I wrote in my journal:
. . . .The hero in this book was a fighter-a strong man.  The heroine was trying to be strong too-and she was-but the author did a nice job capturing the waves of terror and paralysis, the fear, and the aching loneliness of feeling unable to reach out and connect.  Trauma might make you mentally averse to intimacy but the body and the emotions don't always comply.  It hurt to read this because she was so close to pulling it all out, including the desire for a man strong enough to protect and defend with the strength of character to be trusted.
The Good Stuff
  • I thought Allan really nailed the portions that dealt with Abigail's response to trauma.  

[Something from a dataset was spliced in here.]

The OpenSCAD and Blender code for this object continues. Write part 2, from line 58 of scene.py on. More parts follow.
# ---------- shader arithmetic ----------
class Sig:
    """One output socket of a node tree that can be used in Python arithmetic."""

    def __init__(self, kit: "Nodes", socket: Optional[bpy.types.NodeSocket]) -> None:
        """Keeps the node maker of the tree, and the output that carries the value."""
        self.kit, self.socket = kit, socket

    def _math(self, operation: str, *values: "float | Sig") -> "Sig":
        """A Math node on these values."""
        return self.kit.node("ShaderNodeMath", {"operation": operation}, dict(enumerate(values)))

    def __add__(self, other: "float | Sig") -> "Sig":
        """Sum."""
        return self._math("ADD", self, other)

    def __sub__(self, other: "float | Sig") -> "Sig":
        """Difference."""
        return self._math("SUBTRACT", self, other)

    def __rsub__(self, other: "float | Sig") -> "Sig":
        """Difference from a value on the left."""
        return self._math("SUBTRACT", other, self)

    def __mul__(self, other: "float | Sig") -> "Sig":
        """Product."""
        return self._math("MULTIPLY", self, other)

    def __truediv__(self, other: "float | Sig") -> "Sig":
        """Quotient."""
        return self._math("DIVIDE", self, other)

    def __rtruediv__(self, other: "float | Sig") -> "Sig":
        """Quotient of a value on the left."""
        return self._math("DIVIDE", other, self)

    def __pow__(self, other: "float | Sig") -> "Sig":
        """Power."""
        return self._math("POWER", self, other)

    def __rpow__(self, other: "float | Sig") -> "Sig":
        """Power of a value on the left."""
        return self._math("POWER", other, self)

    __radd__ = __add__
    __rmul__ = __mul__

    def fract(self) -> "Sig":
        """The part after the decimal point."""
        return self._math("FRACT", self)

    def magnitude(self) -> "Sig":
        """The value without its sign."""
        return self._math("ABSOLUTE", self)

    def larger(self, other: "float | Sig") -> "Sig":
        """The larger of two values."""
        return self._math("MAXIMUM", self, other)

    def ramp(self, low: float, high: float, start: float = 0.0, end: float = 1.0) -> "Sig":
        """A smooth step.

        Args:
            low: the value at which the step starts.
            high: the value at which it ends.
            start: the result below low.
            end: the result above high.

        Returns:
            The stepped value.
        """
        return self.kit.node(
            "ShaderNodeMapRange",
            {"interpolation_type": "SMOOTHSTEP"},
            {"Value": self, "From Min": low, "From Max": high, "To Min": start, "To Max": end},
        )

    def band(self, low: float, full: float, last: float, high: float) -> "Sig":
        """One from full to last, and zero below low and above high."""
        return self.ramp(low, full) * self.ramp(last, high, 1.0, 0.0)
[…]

  • She also had an interesting take on the "I'm a bad boy but I'm sensitive hence my sexin is mucho superior" motif.  Sean was a UFC fighter type (are these guys the new Navy SEALs for romance writers?), but he had elements of nerdiness, his hobby was building a Lego Deathstar, that were really endearing.  His bookstore purchases were interesting and his thoughts while purchasing a romance novel were so right on the money they actually made me laugh and sigh.*
Along with the large hardback book of painted darlings, he snagged another book.  A paperback titled Deeper.  He felt like an ass going into the romance section, but he spotted the turquoise-colored book on her coffee table that morning and was curious about what she was reading. (Allan, Ch. 8)   
  • Abigail's employment was plausibly implausible in that it involved porn which defies logic-so a smart choice for an author and a somewhat riskier choice for a romance author.  

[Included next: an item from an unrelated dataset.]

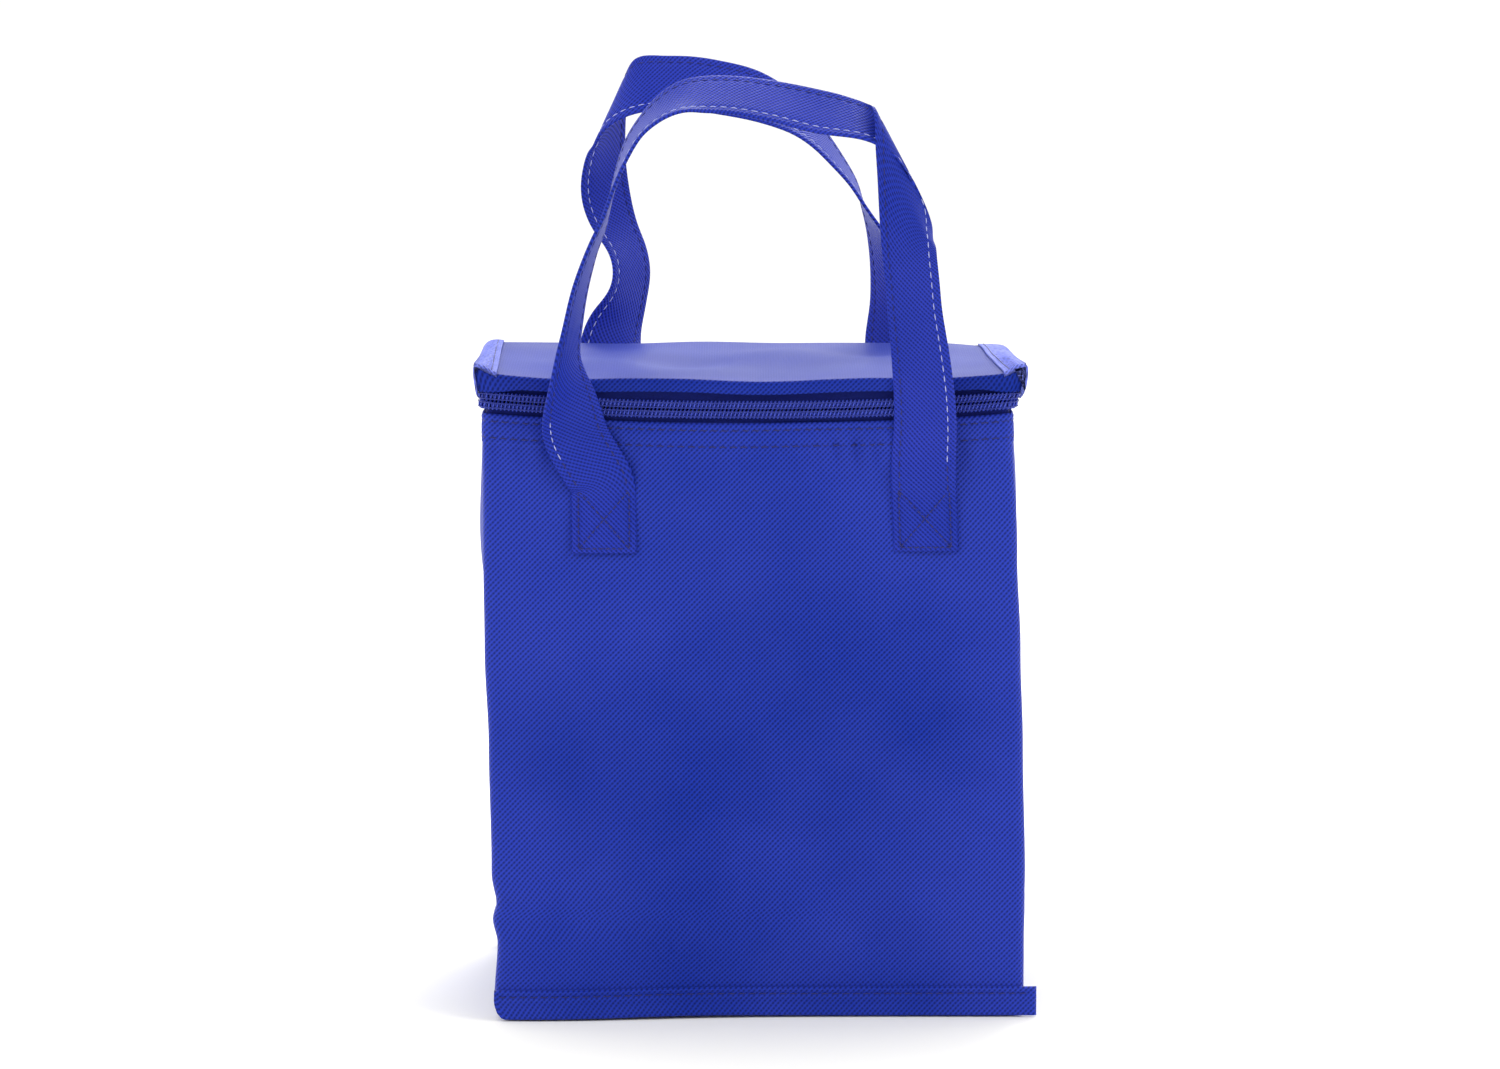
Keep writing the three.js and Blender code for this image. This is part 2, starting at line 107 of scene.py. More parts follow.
# name, place, aim, size, watts
PANELS = (
    ("panel_overhead", (0.0, 0.5, 1.7), (0.0, 0.0, 0.1), 1.2, 5.0),
    ("panel_left", (-1.7, -1.3, 1.2), (0.0, 0.0, 0.2), 0.9, 11.0),
    ("panel_right", (1.7, -1.0, 1.2), (0.0, 0.0, 0.2), 0.9, 10.0),
    ("panel_behind", (0.4, 1.8, 1.6), (0.05, 0.0, 0.28), 1.0, 20.0),
)
for name, place, aim, size, watts in PANELS:
    light = bpy.data.lights.new(name, "AREA")
    light.shape = "DISK"
    light.size = size
    light.energy = watts
    lamp = bpy.data.objects.new(name, light)
    lamp.location = place
    ray = np.array(aim) - np.array(place)
    flat_reach = np.hypot(ray[0], ray[1])
    lamp.rotation_euler = (np.arctan2(flat_reach, -ray[2]), 0, np.arctan2(-ray[0], ray[1]))
    bpy.context.scene.collection.objects.link(lamp)


def linear(red, green, blue):
    """A colour from its 0 to 255 screen values, as the linear values that shaders take."""
    value = np.array([red, green, blue]) / 255
    low = value <= 0.04045
    return (*np.where(low, value / 12.92, ((value + 0.055) / 1.055) ** 2.4), 1.0)


def finish(name, roughness, specular, sheen=0.0, metallic=0.0):
    """A new material: its node tree, and its shader with the steady values set on it."""
    material = bpy.data.materials.new(name)
    material.use_nodes = True
    tree = material.node_tree
    shader = tree.nodes["Principled BSDF"]
    shader.inputs["Roughness"].default_value = roughness
    shader.inputs["Specular IOR Level"].default_value = specular
    shader.inputs["Sheen Weight"].default_value = sheen
    shader.inputs["Sheen Roughness"].default_value = 0.45
    shader.inputs["Metallic"].default_value = metallic
    return material, tree, shader


def node(tree, kind, links=(), **settings):
    """A new node of this kind with its settings and sockets set and its links made."""
    made = tree.nodes.new("ShaderNode" + kind)
    for key, value in settings.items():
        if key in made.inputs:
            made.inputs[key].default_value = value
        else:
            setattr(made, key, value)
    for socket, source in links:
        tree.links.new(source, made.inputs[socket])
    return made


floor_paint, _, floor_shader = finish("floor_paint", roughness=0.9, specular=0.1)
floor_shader.inputs["Base Color"].default_value = (0.99, 0.98, 0.92, 1)
floor_mesh = bpy.data.meshes.new("floor")
# The floor lies a hair below the bag's underside, so that the two never share a plane.
reach, drop = FLOOR_SIZE / 2, 0.0004
floor_corners = [(x * reach, y * reach, -drop) for x, y in ((-1, -1), (1, -1), (1, 1), (-1, 1))]
floor_mesh.from_pydata(floor_corners, [], [(0, 1, 2, 3)])
floor_mesh.materials.append(floor_paint)
floor = bpy.data.objects.new("floor", floor_mesh)
bpy.context.scene.collection.objects.link(floor)
floor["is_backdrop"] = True

# ---- The body cloth ----------------------------------------------------------------------
# One wrap of embossed non-woven polypropylene, sewn to a base piece and turned over at the
# mouth. It stands on its foam wall, leans a little to the right, and its mouth sags in front.
HALF_WIDTH, HALF_DEPTH, BODY_HEIGHT = 107.5, 70.0, 240.0
CLOTH = 1.0
CORNER = 4.0
LEAN_AT = (0, 8, 30, 40, 45, 58, 109, 147, 184, 240, 252)
LEAN_LEFT = (6.2, 4.4, 5.6, 3.6, 5.0, 3.0, 1.8, 0.3, 0.0, 0.2, 0.0)
LEAN_RIGHT = (3.2, 3.2, 3.3, 3.4, 3.5, 3.8, 2.9, 1.8, 0.2, -2.1, 0.0)
HEM_FOOT, HEM_TOP_ROW, HEM_LOW_ROW = 228.4, 237.0, 230.5
FOLD, BELLY, FOOT_OUT, MOUTH_HELD = 4.0, 4.0, 9.0, 4.0
STITCH_PITCH = 4.2
DOT_PITCH = 1.5
CLOTH_ROUGHNESS = 0.44
MILLIMETRE = 0.001


def ramp(value, low, high):
    """0 below low, 1 above high, and a smooth S between them."""
    t = np.clip((value - low) / (high - low), 0, 1)
    return t * t * (3 - 2 * t)


def eased(value, stations, levels):
    """The level at each value, with an S curve from each station to the next."""
    stations, levels = np.array(stations, float), np.array(levels, float)
    i = np.clip(np.searchsorted(stations, value) - 1, 0, len(stations) - 2)
    t = ramp(value, stations[i], stations[i + 1])
    return levels[i] * (1 - t) + levels[i + 1] * t


def bell(value, middle, width):
    """1 at the middle, falling to nothing on both sides."""
    return np.exp(-(((value - middle) / width) ** 2))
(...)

  • I also thought Sean's difficulty finding employment with a record was also believable.  
  • The gay couple written into the book and Sean's interaction with them was well done.  
  • Both gay characters are written well as individuals.

The Not So Good
It has good bits and some really good bits, but overall it's not a great book.  

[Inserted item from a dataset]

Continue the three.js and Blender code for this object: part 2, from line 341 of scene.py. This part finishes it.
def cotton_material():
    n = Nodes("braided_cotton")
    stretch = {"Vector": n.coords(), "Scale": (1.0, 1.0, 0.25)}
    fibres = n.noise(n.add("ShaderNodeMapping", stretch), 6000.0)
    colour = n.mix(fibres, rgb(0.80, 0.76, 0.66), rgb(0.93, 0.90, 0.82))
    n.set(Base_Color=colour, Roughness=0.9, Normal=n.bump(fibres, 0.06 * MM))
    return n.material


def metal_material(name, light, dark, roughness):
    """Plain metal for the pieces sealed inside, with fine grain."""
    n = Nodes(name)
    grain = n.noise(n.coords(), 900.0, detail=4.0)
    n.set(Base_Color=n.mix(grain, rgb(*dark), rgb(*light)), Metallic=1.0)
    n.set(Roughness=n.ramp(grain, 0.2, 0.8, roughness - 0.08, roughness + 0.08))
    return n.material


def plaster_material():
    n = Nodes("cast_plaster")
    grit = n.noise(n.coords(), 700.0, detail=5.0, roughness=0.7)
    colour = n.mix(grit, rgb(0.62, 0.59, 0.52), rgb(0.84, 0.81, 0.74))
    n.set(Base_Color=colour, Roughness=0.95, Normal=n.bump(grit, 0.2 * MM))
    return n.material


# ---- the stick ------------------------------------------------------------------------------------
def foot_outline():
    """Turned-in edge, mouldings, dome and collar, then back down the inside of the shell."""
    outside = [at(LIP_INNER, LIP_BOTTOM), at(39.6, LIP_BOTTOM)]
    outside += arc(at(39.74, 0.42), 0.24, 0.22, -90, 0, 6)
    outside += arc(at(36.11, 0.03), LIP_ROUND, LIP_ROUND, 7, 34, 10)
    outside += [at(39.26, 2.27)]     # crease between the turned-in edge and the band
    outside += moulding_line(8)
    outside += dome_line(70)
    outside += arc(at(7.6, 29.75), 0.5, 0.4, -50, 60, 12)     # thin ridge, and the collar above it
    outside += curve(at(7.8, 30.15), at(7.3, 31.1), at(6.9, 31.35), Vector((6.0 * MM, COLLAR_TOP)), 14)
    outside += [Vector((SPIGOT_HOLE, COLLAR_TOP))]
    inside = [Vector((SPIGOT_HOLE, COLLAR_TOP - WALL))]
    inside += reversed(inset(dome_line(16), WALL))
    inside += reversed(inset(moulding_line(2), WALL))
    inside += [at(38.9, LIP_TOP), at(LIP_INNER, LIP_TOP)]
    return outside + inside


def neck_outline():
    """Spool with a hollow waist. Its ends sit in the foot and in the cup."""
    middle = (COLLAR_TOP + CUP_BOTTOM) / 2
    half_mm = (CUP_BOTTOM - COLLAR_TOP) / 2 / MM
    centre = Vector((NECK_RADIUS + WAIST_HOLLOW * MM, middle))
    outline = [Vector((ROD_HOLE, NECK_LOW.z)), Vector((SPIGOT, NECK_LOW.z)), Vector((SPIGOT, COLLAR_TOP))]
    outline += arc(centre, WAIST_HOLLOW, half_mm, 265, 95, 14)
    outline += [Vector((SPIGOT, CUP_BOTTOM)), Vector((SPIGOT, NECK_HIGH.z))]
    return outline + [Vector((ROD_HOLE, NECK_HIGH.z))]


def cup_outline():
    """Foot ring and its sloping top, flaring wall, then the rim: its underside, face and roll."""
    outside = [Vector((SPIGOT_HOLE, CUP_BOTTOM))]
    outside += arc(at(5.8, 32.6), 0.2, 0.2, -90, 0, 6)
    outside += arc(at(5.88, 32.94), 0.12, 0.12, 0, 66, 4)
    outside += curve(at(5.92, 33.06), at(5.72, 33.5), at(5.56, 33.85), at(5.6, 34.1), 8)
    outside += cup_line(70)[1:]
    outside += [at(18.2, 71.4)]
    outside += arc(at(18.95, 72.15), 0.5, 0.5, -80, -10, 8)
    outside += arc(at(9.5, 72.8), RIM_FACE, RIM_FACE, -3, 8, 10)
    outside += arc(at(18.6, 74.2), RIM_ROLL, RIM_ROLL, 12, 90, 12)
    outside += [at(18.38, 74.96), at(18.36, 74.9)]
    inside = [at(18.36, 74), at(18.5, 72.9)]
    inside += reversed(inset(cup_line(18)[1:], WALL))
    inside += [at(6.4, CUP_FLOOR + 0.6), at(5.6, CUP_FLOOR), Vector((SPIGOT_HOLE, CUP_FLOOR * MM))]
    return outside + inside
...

  • The writing can be clunky-the ending and epilogue especially were more eye-roll inducing than terrifying, suspenseful, or climatic.  
  • Both characters' have long stretches of internal monologue that are boring and annoying as hell.  
  • The gay characters as a couple tended to veer into a strange hyper-sexualized territory.  If both characters were together as a couple in a scene they were generally all over each other physically and with the innuendo even with others present.  It seems she wanted to convey intimacy and some passages do:
Eric padded over to Ron, who'd stepped out of the pool, and pulled him into his arms.  The pair was a contradiction.  Eric, with his lean muscles and long waist, pulled Ron, the linebacker, into his arms and nuzzled his neck. (Ch. 10)
Others seemed to express levels of PDA that take the depictions away from intimacy towards a more sexual place:
Sean realized why Ron gave him the sly look when he planted his big hands on the man's ass and massaged his way into helping Eric up onto the faltering raft. (Ch. 10)
Despite the deficiencies, I think this is an author with potential.  Contemporary Ebooks like this, especially in this genre, tend to favor "erotic" over emotion.  While that is the case here, there are moments in the writing that favor the emotion.  It feels like she is heading in an interesting direction.  If she comes out with anything new, I would definitely look it over. 

*Men reading romance novels needs to be a romance type.  A Navy SEAL moonlighting as a romance writer?  Someone suggest that to Suzanne Brockmann.


Works Cited:

Allan, Pauline. See Me. San Francisco: Loose ID, 2012. Web.